Viel weniger Neueinstellungen durch Corona-Krise

Unternehmen und öffentliche Arbeitgeber haben ihre Neueinstellungen im Zuge der Corona-Krise dramatisch zurückgefahren. So lag die Zahl der Menschen, die eine neue Beschäftigung aufnahmen, im zweiten Quartal 2020 um 29 Prozent niedriger als ein Jahr zuvor.

Hoher Anteil von Befristungen

Obwohl sich Arbeitgeber bei Einstellungen also offensichtlich auf das „Nötigste“ beschränken, ist der Anteil der Befristungen weiterhin hoch: 39,4 Prozent der neu Eingestellten erhielten im Frühjahr 2020 einen befristeten Arbeitsvertrag. Gegenüber dem Vergleichszeitraum 2019 ging diese Quote aber moderat um 2,5 Prozentpunkte zurück.

An den langjährigen Mustern bei befristeten Einstellungen hat sich in der Corona-Pandemie ebenfalls wenig geändert, macht die Analyse der WSI-Experten Dr. Eric Seils und Dr. Helge Emmler deutlich: “Überdurchschnittlich stark von Befristungen betroffen sind weiterhin junge Beschäftigte sowie Arbeitnehmerinnen und Arbeitnehmer mit ausländischer Staatsangehörigkeit. So bekamen von den neu Eingestellten unter 25 Jahren 50,8 Prozent nur einen befristeten Arbeitsvertrag, während das in der Altersgruppe zwischen 25 und 54 für 37,1 Prozent galt.”

Besonders betroffen: Beschäftigte ohne Ausbildungsabschluss

Schaut man auf die Qualifikation, müssen sowohl Beschäftigte ohne Ausbildungsabschluss (51,7 Prozent) als auch Hochschulabsolventen (44,6) in einem neuen Job überdurchschnittlich häufig mit einem befristeten Vertrag Vorlieb nehmen.

Besonders weit verbreitet sind befristete Neueinstellungen in den Wirtschaftszweigen Erziehung und Unterricht sowie Information und Kommunikation. Dementsprechend weisen oft Regionen sehr hohe Befristungsquoten auf, deren Arbeitsmarkt von der Kreativ- und Medienbranche oder von Hochschulen geprägt sind. Das gilt nach der neuen Studie etwa für Köln (61,4 Prozent Befristungsquote bei Neueinstellungen), Potsdam (59,7 Prozent) oder Berlin (52,8 Prozent).

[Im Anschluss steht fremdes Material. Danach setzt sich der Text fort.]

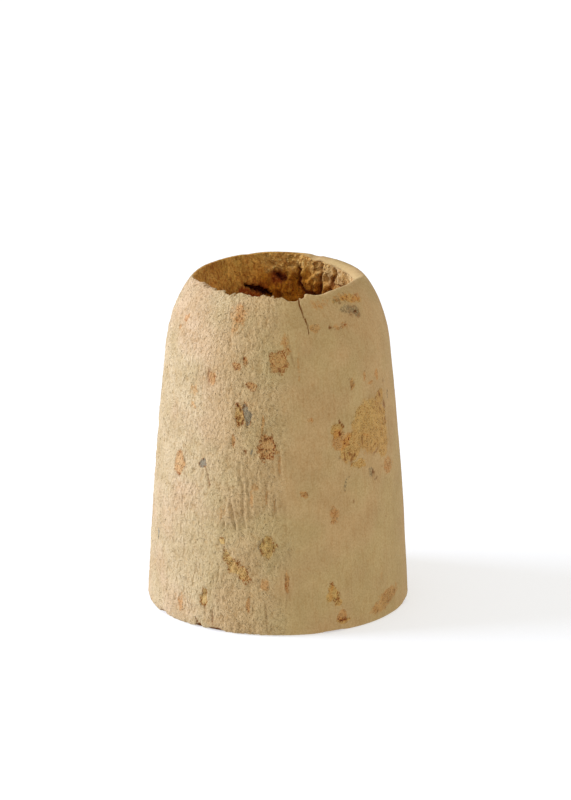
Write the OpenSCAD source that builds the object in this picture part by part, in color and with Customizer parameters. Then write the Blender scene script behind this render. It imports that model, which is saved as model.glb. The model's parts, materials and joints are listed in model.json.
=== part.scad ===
// Hollow cork stopper: one piece of natural cork, tapered, with a rounded shoulder and a bored hollow
// in its narrow end. It stands on its wide end, the axis is Z and the base lies on z = 0.
// Sizes are millimetres. Angles run round the axis from the front, -Y, towards +X.

/* [Body] */
// Diameter across the base
base_d = 45; // [41:0.5:56]
// Height from the base to the rim
height = 57.5; // [48:0.5:72]
// Diameter that the sides would reach at the top with no shoulder
top_d = 35.4; // [32:0.2:42]
// How far the sides belly out of a straight taper
belly = 0.6; // [0:0.1:1.2]
// Rounding where the sides meet the base
base_edge_r = 0.8; // [0.3:0.1:2]

/* [Shoulder] */
// Height over which the sides round in to the rim
shoulder_drop = 11.5; // [8:0.5:15]
// Fullness of the shoulder, from nearly a bevel to nearly a square corner
shoulder_fullness = 1.7; // [1.3:0.1:2.6]

/* [Hollow] */
// Diameter of the mouth at the rim
mouth_d = 26; // [23:0.5:28]
// Diameter of the straight bore below the mouth
bore_d = 25; // [18:0.5:26]
// Depth of the hollow below the rim
hollow_depth = 36; // [22:0.5:42]
// Depth over which the mouth narrows to the bore
mouth_drop = 9; // [4:0.5:12]
// Rounding of the rim's inner lip
lip_r = 0.5; // [0.2:0.1:0.8]
// Rounding between the bore and its floor
floor_r = 3; // [1:0.5:6]

/* [Gouge marks in the hollow] */
// Length of a gouge mark, down the wall
gouge_length = 9; // [5:0.5:11]
// Half the width of a gouge mark
gouge_r = 1.8; // [1:0.1:2.2]
// Depth of a gouge mark in the wall
gouge_cut = 1.1; // [0.4:0.1:1.3]
// Depth below the rim of the middle of the gouge marks
gouge_drop = 5.6; // [5:0.1:8]
// Length of the worm slot in the back wall
slot_length = 5.4; // [3:0.1:7]
// Half the width of the worm slot
slot_r = 0.5; // [0.3:0.1:0.8]
// Depth of the worm slot in the wall
slot_cut = 2; // [0.5:0.1:2.5]
// Depth below the rim of the worm slot
slot_drop = 6.7; // [6:0.1:10]

/* [Crack] */
// How far the crack runs down from the rim
crack_drop = 6; // [3:0.5:9]
// Width of the crack at the rim
crack_width = 0.3; // [0.2:0.05:0.6]
// Depth of the crack, measured in from the chord of the shoulder it runs down
crack_depth = 1.5; // [0.5:0.1:2]
// Angle of the crack's lower end round the axis
crack_angle = 17; // [0:1:40]

/* [Hidden] */

base_r = base_d / 2;
top_r = top_d / 2;
mouth_r = mouth_d / 2;
bore_r = bore_d / 2;
crest_r = mouth_r + lip_r;
shoulder_z = height - shoulder_drop;
floor_z = height - hollow_depth;
side_steps = 8;
shoulder_steps = 16;
arc_steps = 6;
curve_fn = 48;
past = 1; // how far a cut runs past the surface that it opens

// Chips out of the rim: [angle, radius]
rim_chips = [[-62, 0.8], [-35, 0.7], [-3, 0.6], [4, 0.8], [10, 1.4], [150, 0.7]];
// Chips out of the bottom edge: [angle, radius]
base_chips = [[-62, 0.8], [-38, 0.7], [-29, 0.9]];
// Gouge marks in the hollow's wall: angles
gouge_angles = [117, 127, 137, 148, 164, 180];
// Angle of the worm slot's middle, and its slope
slot_angle = 196;
slot_slope = 24;
// Lenticel pits in the sides: [angle, height as a share of the whole, width, depth]
pits = [
    [-36, 0.76, 1.6, 0.5],
    [-24, 0.94, 2.6, 0.3],
    [1, 0.83, 2.8, 0.3],
    [-19, 0.675, 2.4, 0.4],
    [-5, 0.565, 2.4, 0.3],
    [-4, 0.275, 2.6, 0.4],
    [-23, 0.24, 1.6, 0.4],
    [-19, 0.207, 1.8, 0.4],
    [-15, 0.175, 1.6, 0.4],
    [-35, 0.095, 2.2, 0.5],
    [31, 0.615, 2.4, 0.4],
    [37, 0.53, 2.8, 0.3],
    [51, 0.94, 1.6, 0.4],
    [26, 0.12, 2, 0.3],
];
// Furrows down the rough side: [angle, middle as a share of the height, length]
furrows = [[-22, 0.42, 6], [-16, 0.44, 9], [-11, 0.45, 8], [-4, 0.43, 7], [5, 0.2, 9], [-50, 0.4, 9]];
furrow_r = 0.5;
furrow_cut = 0.25;

// Radius of the plain tapered side at height z
function side_r(z) = let (t = z / height) base_r + (top_r - base_r) * t + 4 * belly * t * (1 - t);

// Share of the shoulder's drop, and of its run inwards, at an angle from 0 at its foot to 90 at its crest
function shoulder_rise(a) = pow(sin(a), 2 / shoulder_fullness);
function shoulder_run(a) = 1 - pow(cos(a), 2 / shoulder_fullness);

// Radius of the shoulder at that angle: the side's own radius, drawn in to the crest
function shoulder_r(a) =
    side_r(shoulder_z + shoulder_drop * shoulder_rise(a))
    - (side_r(height) - crest_r) * shoulder_run(a);

// Radius of the outside at height z, shoulder included
function body_r(z) =
    z <= shoulder_z ? side_r(z)
    : shoulder_r(asin(pow(min(1, (z - shoulder_z) / shoulder_drop), shoulder_fullness / 2)));

// Points on an arc about [x, z], from angle a to angle b
function arc(x, z, r, a, b) =
    [for (i = [0:arc_steps]) let (t = a + (b - a) * i / arc_steps) [x + r * cos(t), z + r * sin(t)]];

// Half of the stopper's section, from the base's edge up over the rim and down to the hollow's floor
function section() = concat(
    arc(side_r(base_edge_r) - base_edge_r, base_edge_r, base_edge_r, -90, 0),
    [for (i = [1:side_steps])
        let (z = base_edge_r + (shoulder_z - base_edge_r) * i / side_steps) [side_r(z), z]],
    [for (i = [1:shoulder_steps - 1])
        let (a = 90 * i / shoulder_steps)
        [shoulder_r(a), shoulder_z + shoulder_drop * shoulder_rise(a)]],
    arc(crest_r, height - lip_r, lip_r, 90, 180),
    [[bore_r, height - mouth_drop]],
    arc(bore_r - floor_r, floor_z + floor_r, floor_r, 0, -90),
    [[0, floor_z], [0, 0]]
);

// Children are placed at an angle round the axis, at radius r and height z
module place(angle, r, z) {
    rotate([0, 0, angle]) translate([0, -r, z]) children();
}

// A spindle along Z: pointed at both ends, with radius r in its middle
module spindle(length, r) {
    curve = (r * r + length * length / 4) / (2 * r);
    rotate_extrude($fn = curve_fn)
        intersection() {
            translate([r - curve, 0]) circle(curve, $fn = 4 * curve_fn);
            translate([0, -length / 2]) square([r, length]);
        }
}

// A ball that leaves a dimple of this width and depth in the outside
module dimple(angle, z, width, depth) {
    ball = (width * width / 4 + depth * depth) / (2 * depth);
    place(angle, body_r(z) + ball - depth, z) sphere(ball, $fn = curve_fn);
}

// The crack as a thin ribbon that lies along the shoulder's chord, and narrows to nothing at its lower end
module crack() {
    half = crack_width / 2;
    run = body_r(height - crack_drop) - crest_r;
    chord = sqrt(run * run + crack_drop * crack_drop);
    lean = chord / 6;
    outside = run + past;
    place(crack_angle, crest_r, height)
        rotate([-90 - atan2(run, crack_drop), 0, 0])
            translate([0, 0, -outside])
                linear_extrude(height = outside + crack_depth)
                    polygon([
                        [-lean - half, -past],
                        [-lean + half, -past],
                        [half - lean / 2, chord / 2],
                        [0, chord],
                        [-half - lean / 2, chord / 2],
                    ]);
}

// The hollow's radius at a depth below the rim
function hollow_r(drop) = bore_r + (mouth_r - bore_r) * max(0, 1 - drop / mouth_drop);

module gouge_marks() {
    for (angle = gouge_angles)
        place(angle, hollow_r(gouge_drop) + gouge_cut - gouge_r, height - gouge_drop)
            spindle(gouge_length, gouge_r);
}

// A slot with round ends, cut straight into the hollow's wall
module worm_slot() {
    straight = slot_length - 2 * slot_r;
    place(slot_angle, hollow_r(slot_drop) - past, height - slot_drop)
        rotate([90, slot_slope, 0])
            linear_extrude(height = past + slot_cut) {
                square([straight, 2 * slot_r], center = true);
                for (side = [-1, 1])
                    translate([side * straight / 2, 0]) circle(slot_r, $fn = curve_fn);
            }
}

module edge_chips() {
    for (chip = rim_chips)
        place(chip[0], crest_r, height + chip[1] / 3) sphere(chip[1], $fn = curve_fn);
    for (chip = base_chips)
        place(chip[0], base_r + chip[1] / 4, -chip[1] / 4) sphere(chip[1], $fn = curve_fn);
}

module side_marks() {
    for (pit = pits)
        dimple(pit[0], pit[1] * height, pit[2], pit[3]);
    for (furrow = furrows)
        place(furrow[0], body_r(furrow[1] * height) + furrow_r - furrow_cut, furrow[1] * height)
            spindle(furrow[2], furrow_r);
}

module stopper() {
    color("burlywood")
        difference() {
            rotate_extrude($fn = 4 * curve_fn) polygon(section());
            gouge_marks();
            worm_slot();
            edge_chips();
            side_marks();
            crack();
        }
}

stopper();
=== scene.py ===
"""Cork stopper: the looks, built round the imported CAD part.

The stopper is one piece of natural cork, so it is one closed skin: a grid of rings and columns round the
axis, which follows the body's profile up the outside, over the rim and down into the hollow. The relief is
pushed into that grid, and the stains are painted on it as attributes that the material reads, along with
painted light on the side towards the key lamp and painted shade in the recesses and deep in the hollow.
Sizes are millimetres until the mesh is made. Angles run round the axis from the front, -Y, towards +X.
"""

import itertools
import json
import math
import random

import bpy
import numpy as np
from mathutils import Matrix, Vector


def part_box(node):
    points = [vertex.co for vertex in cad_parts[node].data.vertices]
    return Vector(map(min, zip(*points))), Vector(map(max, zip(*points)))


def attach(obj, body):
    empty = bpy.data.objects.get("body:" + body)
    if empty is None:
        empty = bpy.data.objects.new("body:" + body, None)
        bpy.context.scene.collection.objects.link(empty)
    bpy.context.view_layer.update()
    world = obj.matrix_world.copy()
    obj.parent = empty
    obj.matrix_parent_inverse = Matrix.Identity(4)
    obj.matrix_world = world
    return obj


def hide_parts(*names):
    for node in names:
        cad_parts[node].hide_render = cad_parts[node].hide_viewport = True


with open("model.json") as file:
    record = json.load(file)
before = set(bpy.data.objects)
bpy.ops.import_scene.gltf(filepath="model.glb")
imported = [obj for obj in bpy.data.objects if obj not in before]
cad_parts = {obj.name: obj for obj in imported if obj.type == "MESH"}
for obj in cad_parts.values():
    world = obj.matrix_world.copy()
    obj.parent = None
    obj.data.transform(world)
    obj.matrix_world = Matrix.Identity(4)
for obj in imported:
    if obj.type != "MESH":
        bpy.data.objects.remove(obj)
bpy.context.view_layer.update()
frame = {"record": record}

# ---- Sizes: the first ones come from the frame, and the others shape the profile between them

MM = 0.001
low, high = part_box("stopper")
hollow = next(m for m in frame["record"]["mounts"] if m["name"] == "hollow")

SKIN = 0.12                                     # how far the skin's mean lies inside the CAD surface
HEIGHT = high.z / MM - 0.03
BASE_R = (high.x - low.x) / 2 / MM - SKIN
BORE_R = hollow["dims"]["r_mm"]
BORE_TOP = hollow["pos_m"][2] / MM
FLOOR_FILLET = 3.0
FLOOR_Z = BORE_TOP - hollow["dims"]["length_mm"] - FLOOR_FILLET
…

Für ihre Untersuchung werteten Seils und Emmler die neuesten verfügbaren Prozessdaten der Bundesagentur für Arbeit zu Einstellungen aus, die sich auf das 2. Quartal 2020 beziehen. Die Prozessdaten sind deutlich aktueller als andere Datenquellen, und sie lassen sich detailliert regional auswerten. Dagegen ist es auf dieser Basis nicht möglich, zwischen Befristungen mit Sachgrund (z.B. Elternzeitvertretung) und ohne zu differenzieren.

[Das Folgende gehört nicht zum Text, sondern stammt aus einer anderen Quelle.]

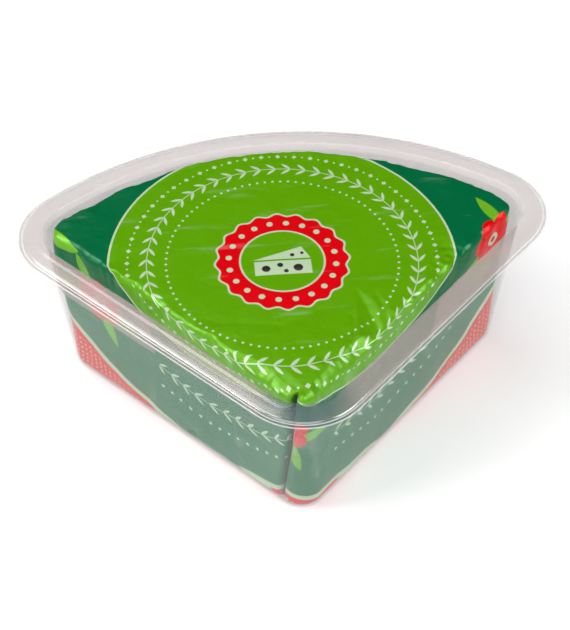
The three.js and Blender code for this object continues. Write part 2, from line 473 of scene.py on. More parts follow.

Dazu Inge Hannemann bei Twitter: “Ich finde diese Entwicklung und die Stagnation der hohen Befristungen, unabhängig der Art der Befristungen, mehr als bedenklich. Jede Befristung stoppt die persönliche Lebensplanung jeglicher Art. Und die Arbeitgeber entziehen sich jeder Verantwortung. Politische Phrase: Ende Befristung.”